Sunday, November 06, 2016

Trump Panic Hits Wall Street


Donald Trump continues to bloviate about all the miraculous things he would do for the American economy - giving almost no specifics, of course - and those brainwashed by Fox News, Breitbart and other "news outlets" that create a fantasy world detached from objective reality, buy the lies hook, line and sinker.   Meanwhile, with Trump seemingly doing better in the polls, Wall Street and the international financial markets are going back into panic mode.   Equally frightening is the significant market drop anticipated should Trump win on Tuesday.  A piece in Salon looks at what those who really know about the economy and economic trends think of Trump.  Here are highlights: 
Investors are bracing for what could be the most volatile post-election trading day ever.
According to a Credit Suisse analysis of index options (financial derivatives that allow investors to bet on the future value of a market index), the benchmark S&P 500 index of America’s biggest companies could rise or fall by 3.3 percent on Wednesday in reaction to the election results. Such an election-related swing in the market would be unprecedented, well above the average 1.1 percent move that follows a normal presidential race. Other estimates are less sanguine: Citi analysts warn of an immediate 5 percent drop should Trump win the election. Others suggest the decline could be even greater.

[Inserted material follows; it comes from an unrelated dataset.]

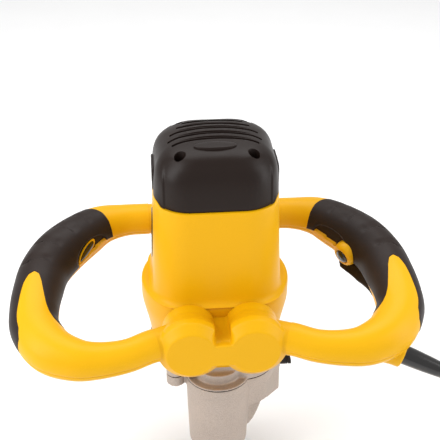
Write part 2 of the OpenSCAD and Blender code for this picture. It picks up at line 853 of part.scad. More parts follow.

As Election Day approaches, anxieties are running high, leading to one of the longest selloffs of stocks in the S&P 500 index since the financial crisis eight years ago. Friday’s upbeat monthly U.S. jobs report, which showed robust gains in both hiring and wage growth, helped to lift U.S. markets during intra-day trading, but the S&P 500 ended Friday down a slight 0.17 percent, its ninth consecutive decline and the longest losing streak since 1980.
The U.S. election jitters aren’t limited to the U.S.: Asian and European stock markets fell Friday, too, while the benchmark Euro Stoxx 600 shed 3.5 percent this week, touching its lowest level since July.
Safe-haven bets — low-yield, highly stable investments — have risen, too. U.S. Treasury funds gained $2.3 billion in five days, the largest influx of cash since the first week of July following the Brexit vote, as investors fled volatile markets to the safety of low-yield U.S. government debt. On Friday, the price of a troy ounce of gold was up about $30 from Monday (gold prices tend to rise when investors are on edge).
By some measures, Trump’s bold propositions — such as starting trade wars with China and Mexico and crippling the U.S. budget with massive tax breaks for the rich — would be a disaster for the U.S. and global economies. 
Let's be honest.  Those supporting Trump are really doing so because they want race relations and many social issues to revert back to the 1950's status, a time when white privilege was unchallenged and women, gays and many others were second class citizens or worse.